Set down word for word each line from the start of the listing through the line that contains "bpy.context.view_layer.update()", both included.

:: Dataset extract

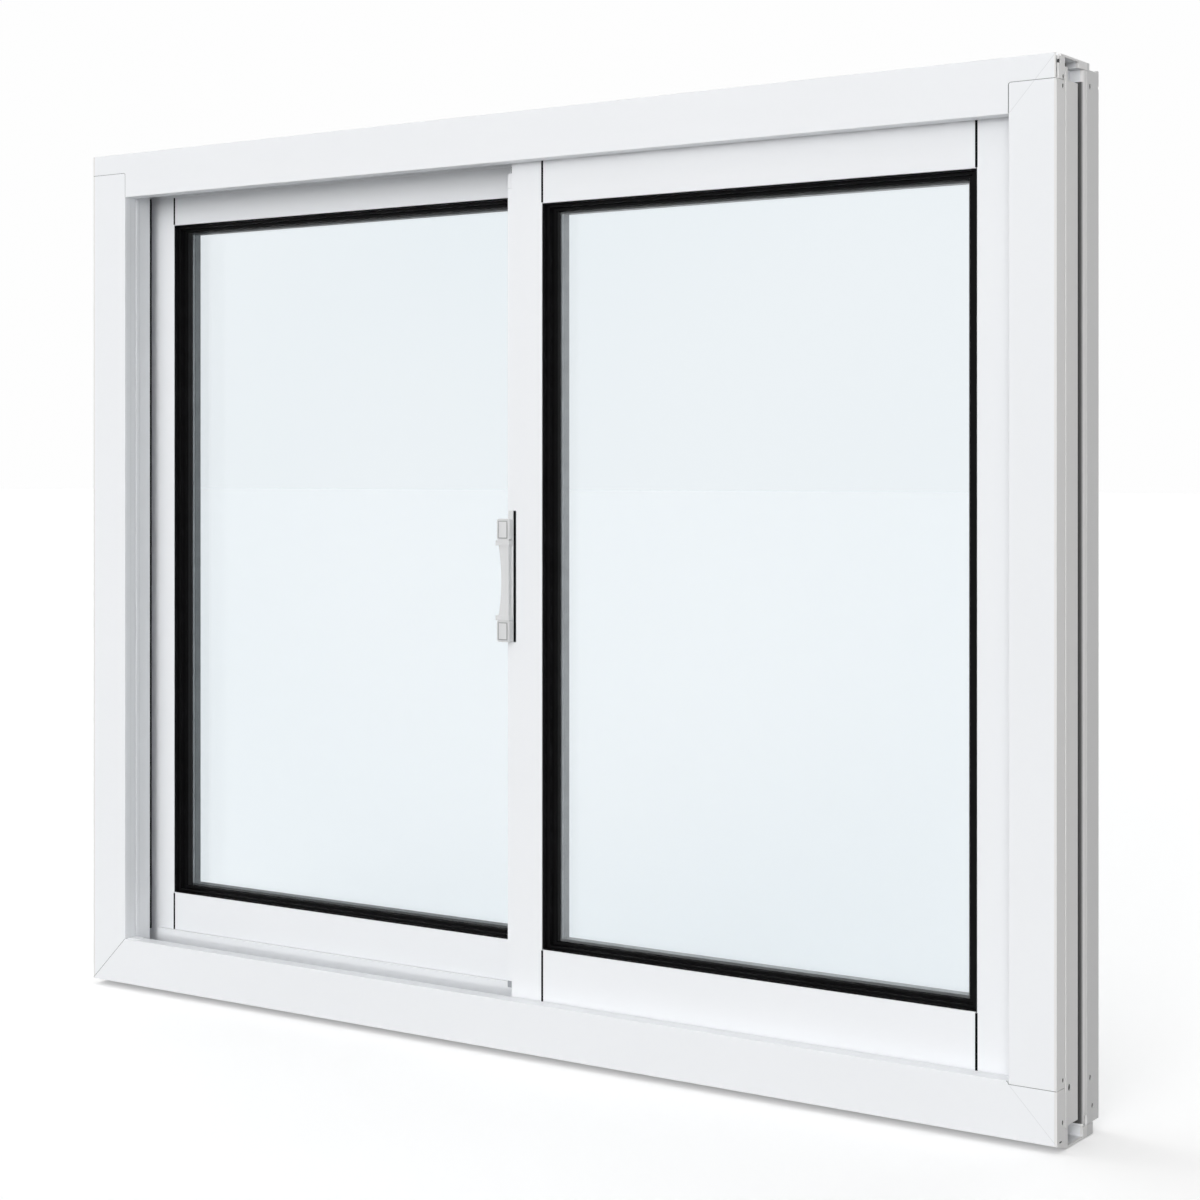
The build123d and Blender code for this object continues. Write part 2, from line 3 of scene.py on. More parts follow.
import bmesh
import bpy
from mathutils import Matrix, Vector


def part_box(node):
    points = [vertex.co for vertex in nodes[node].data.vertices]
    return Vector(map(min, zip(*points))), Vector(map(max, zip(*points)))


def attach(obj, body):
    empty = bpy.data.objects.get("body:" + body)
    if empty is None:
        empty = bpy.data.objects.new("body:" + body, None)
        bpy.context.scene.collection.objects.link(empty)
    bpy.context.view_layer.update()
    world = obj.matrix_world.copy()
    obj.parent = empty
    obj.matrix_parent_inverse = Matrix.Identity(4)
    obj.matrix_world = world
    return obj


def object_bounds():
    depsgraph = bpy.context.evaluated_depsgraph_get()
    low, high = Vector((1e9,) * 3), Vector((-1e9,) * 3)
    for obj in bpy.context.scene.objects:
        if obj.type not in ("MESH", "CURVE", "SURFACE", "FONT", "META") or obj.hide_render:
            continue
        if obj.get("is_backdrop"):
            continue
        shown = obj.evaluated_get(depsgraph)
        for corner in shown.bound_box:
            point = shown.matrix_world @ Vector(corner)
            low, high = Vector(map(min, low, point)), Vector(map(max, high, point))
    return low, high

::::

> **Output of the exercise**:
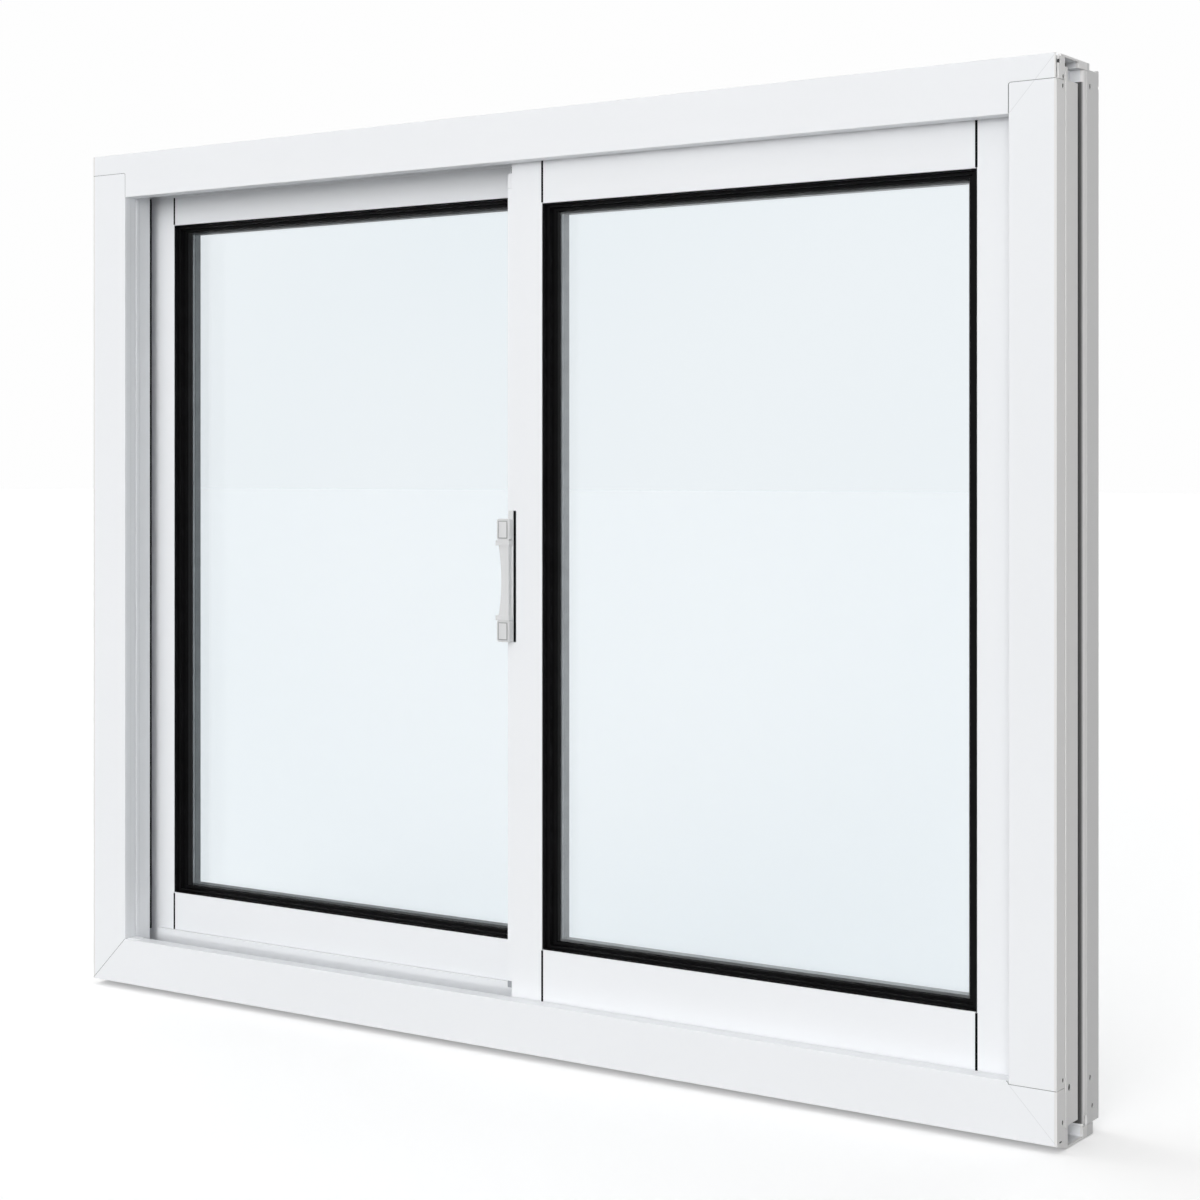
The build123d and Blender code for this object continues. Write part 2, from line 3 of scene.py on. More parts follow.
import bmesh
import bpy
from mathutils import Matrix, Vector


def part_box(node):
    points = [vertex.co for vertex in nodes[node].data.vertices]
    return Vector(map(min, zip(*points))), Vector(map(max, zip(*points)))


def attach(obj, body):
    empty = bpy.data.objects.get("body:" + body)
    if empty is None:
        empty = bpy.data.objects.new("body:" + body, None)
        bpy.context.scene.collection.objects.link(empty)
    bpy.context.view_layer.update()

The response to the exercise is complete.